== Input data ==

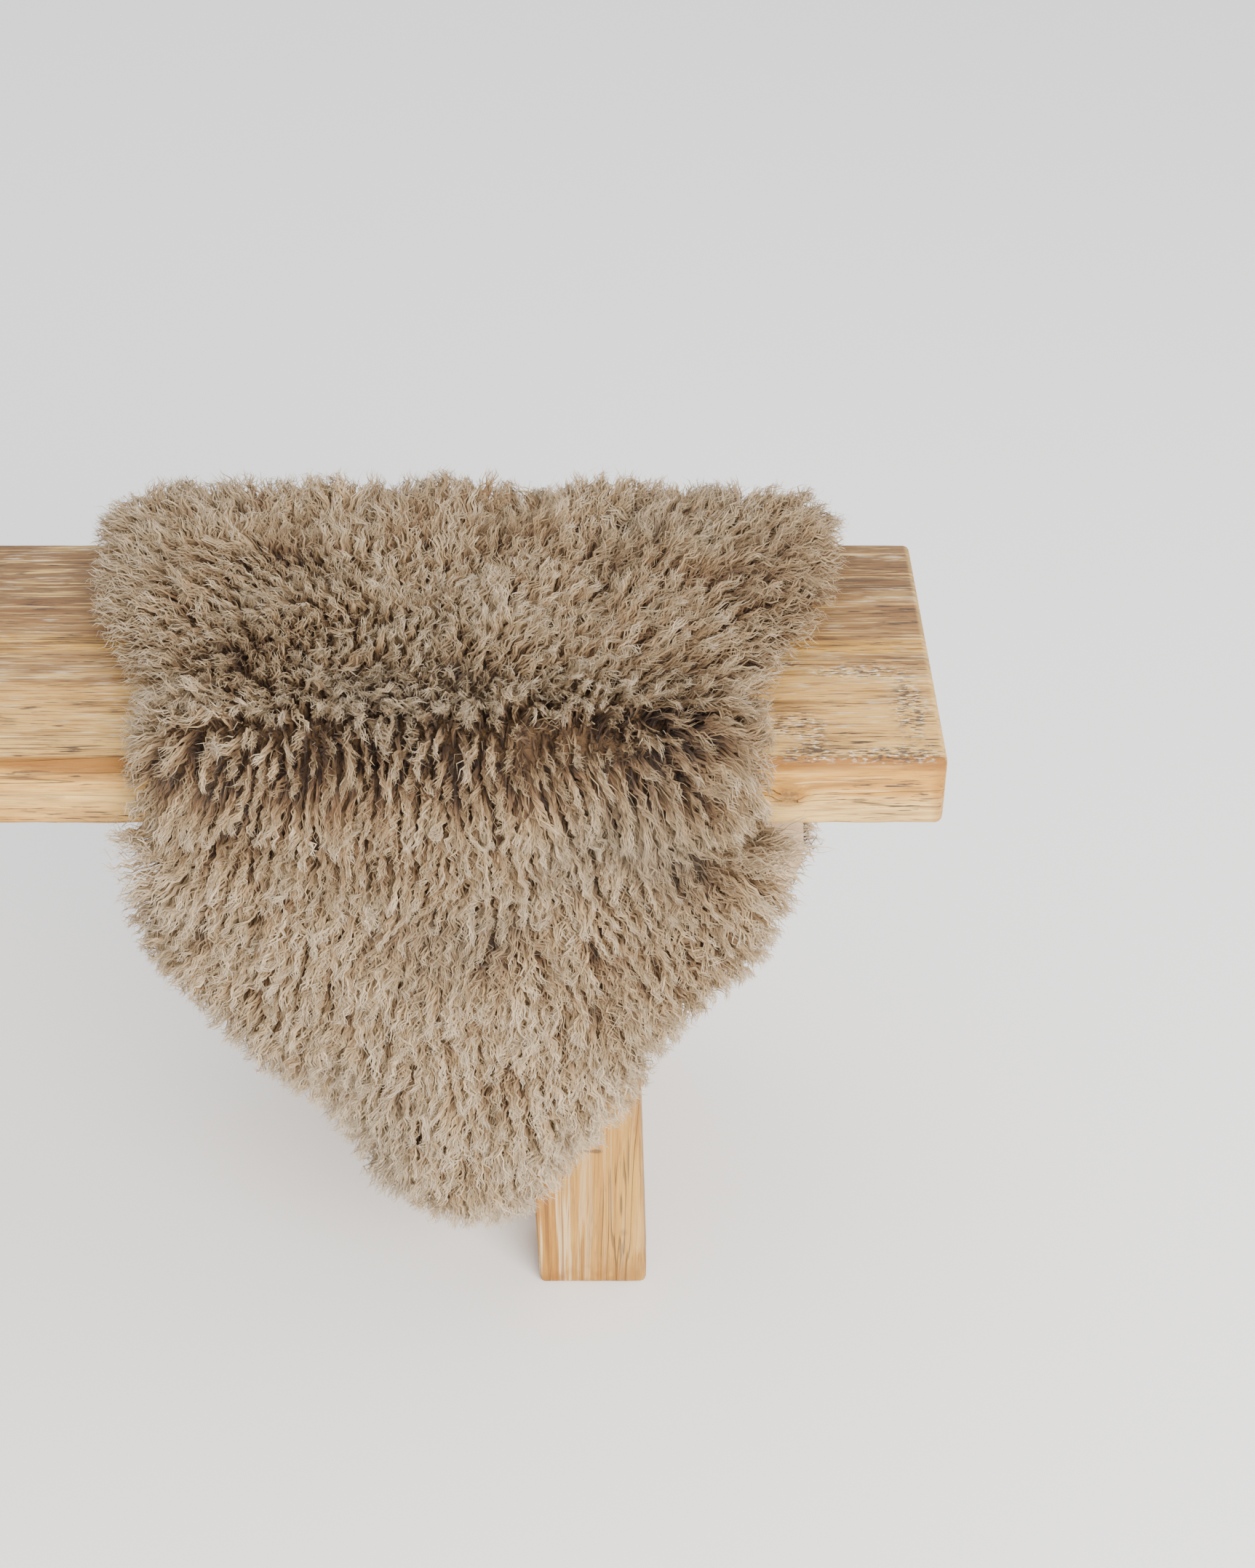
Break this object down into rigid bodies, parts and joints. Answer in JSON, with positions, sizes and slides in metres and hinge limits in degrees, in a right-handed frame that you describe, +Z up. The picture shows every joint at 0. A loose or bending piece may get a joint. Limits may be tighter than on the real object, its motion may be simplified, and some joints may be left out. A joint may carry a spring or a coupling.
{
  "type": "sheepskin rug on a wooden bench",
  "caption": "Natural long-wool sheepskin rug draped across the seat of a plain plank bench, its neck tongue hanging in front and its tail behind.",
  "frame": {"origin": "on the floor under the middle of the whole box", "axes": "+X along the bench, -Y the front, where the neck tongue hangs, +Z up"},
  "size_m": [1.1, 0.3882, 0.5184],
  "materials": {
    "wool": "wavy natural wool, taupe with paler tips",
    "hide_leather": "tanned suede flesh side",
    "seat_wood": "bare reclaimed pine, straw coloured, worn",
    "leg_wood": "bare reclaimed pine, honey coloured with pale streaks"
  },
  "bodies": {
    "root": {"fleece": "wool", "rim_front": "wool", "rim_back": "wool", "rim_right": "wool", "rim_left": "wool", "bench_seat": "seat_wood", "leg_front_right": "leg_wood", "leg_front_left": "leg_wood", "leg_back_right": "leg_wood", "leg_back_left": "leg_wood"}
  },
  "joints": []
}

===
== Input data ==

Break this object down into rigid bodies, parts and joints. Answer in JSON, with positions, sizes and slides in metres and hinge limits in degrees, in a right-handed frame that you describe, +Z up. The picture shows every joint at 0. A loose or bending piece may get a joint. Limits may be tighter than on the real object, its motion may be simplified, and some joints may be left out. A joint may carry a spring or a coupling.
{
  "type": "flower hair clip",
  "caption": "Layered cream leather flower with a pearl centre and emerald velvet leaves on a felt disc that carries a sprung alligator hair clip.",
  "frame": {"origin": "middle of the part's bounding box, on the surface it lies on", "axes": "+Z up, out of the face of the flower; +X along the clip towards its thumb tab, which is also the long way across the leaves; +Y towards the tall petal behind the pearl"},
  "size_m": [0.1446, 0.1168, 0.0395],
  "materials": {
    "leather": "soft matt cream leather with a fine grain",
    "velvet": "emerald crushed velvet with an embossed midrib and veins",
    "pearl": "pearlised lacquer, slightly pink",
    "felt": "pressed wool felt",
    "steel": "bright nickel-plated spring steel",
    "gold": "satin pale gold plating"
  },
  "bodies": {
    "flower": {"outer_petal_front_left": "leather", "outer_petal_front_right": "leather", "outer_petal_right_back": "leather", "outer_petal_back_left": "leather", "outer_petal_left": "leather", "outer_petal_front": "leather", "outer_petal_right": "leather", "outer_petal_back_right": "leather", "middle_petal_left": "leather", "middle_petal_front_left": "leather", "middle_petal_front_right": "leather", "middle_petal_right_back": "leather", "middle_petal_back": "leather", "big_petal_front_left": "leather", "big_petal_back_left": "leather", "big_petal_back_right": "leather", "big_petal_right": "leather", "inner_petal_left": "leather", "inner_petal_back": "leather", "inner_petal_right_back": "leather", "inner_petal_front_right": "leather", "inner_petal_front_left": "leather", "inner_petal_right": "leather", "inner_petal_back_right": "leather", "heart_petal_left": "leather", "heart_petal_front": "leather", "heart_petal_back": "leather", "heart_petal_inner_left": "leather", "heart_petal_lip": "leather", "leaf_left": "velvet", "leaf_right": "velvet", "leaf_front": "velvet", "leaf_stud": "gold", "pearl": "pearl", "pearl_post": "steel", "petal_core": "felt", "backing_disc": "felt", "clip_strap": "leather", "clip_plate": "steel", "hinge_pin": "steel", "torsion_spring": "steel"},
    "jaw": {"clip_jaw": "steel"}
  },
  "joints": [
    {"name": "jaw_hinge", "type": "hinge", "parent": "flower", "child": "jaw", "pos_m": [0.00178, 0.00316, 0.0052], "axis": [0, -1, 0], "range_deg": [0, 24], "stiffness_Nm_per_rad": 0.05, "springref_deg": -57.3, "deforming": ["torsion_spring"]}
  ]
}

===
== Input data ==

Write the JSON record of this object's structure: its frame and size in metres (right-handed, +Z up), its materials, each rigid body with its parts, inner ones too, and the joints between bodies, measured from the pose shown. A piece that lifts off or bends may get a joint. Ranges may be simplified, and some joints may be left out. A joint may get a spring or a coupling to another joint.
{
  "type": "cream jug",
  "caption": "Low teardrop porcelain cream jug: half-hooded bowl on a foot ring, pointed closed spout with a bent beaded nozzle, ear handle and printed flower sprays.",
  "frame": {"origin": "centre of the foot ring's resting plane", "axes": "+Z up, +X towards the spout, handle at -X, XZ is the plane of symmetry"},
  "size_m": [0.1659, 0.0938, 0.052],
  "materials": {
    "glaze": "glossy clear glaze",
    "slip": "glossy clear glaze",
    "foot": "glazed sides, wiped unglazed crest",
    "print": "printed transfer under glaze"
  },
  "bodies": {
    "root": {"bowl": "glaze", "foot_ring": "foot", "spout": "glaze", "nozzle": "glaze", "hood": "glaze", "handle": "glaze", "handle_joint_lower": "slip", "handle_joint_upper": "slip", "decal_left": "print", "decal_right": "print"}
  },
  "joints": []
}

===

*Task to carry out:*
Copy out each line of the entries that holds "frame".

*The result:*
Break this object down into rigid bodies, parts and joints. Answer in JSON, with positions, sizes and slides in metres and hinge limits in degrees, in a right-handed frame that you describe, +Z up. The picture shows every joint at 0. A loose or bending piece may get a joint. Limits may be tighter than on the real object, its motion may be simplified, and some joints may be left out. A joint may carry a spring or a coupling.
  "frame": {"origin": "on the floor under the middle of the whole box", "axes": "+X along the bench, -Y the front, where the neck tongue hangs, +Z up"},
Break this object down into rigid bodies, parts and joints. Answer in JSON, with positions, sizes and slides in metres and hinge limits in degrees, in a right-handed frame that you describe, +Z up. The picture shows every joint at 0. A loose or bending piece may get a joint. Limits may be tighter than on the real object, its motion may be simplified, and some joints may be left out. A joint may carry a spring or a coupling.
  "frame": {"origin": "middle of the part's bounding box, on the surface it lies on", "axes": "+Z up, out of the face of the flower; +X along the clip towards its thumb tab, which is also the long way across the leaves; +Y towards the tall petal behind the pearl"},
Write the JSON record of this object's structure: its frame and size in metres (right-handed, +Z up), its materials, each rigid body with its parts, inner ones too, and the joints between bodies, measured from the pose shown. A piece that lifts off or bends may get a joint. Ranges may be simplified, and some joints may be left out. A joint may get a spring or a coupling to another joint.
  "frame": {"origin": "centre of the foot ring's resting plane", "axes": "+Z up, +X towards the spout, handle at -X, XZ is the plane of symmetry"},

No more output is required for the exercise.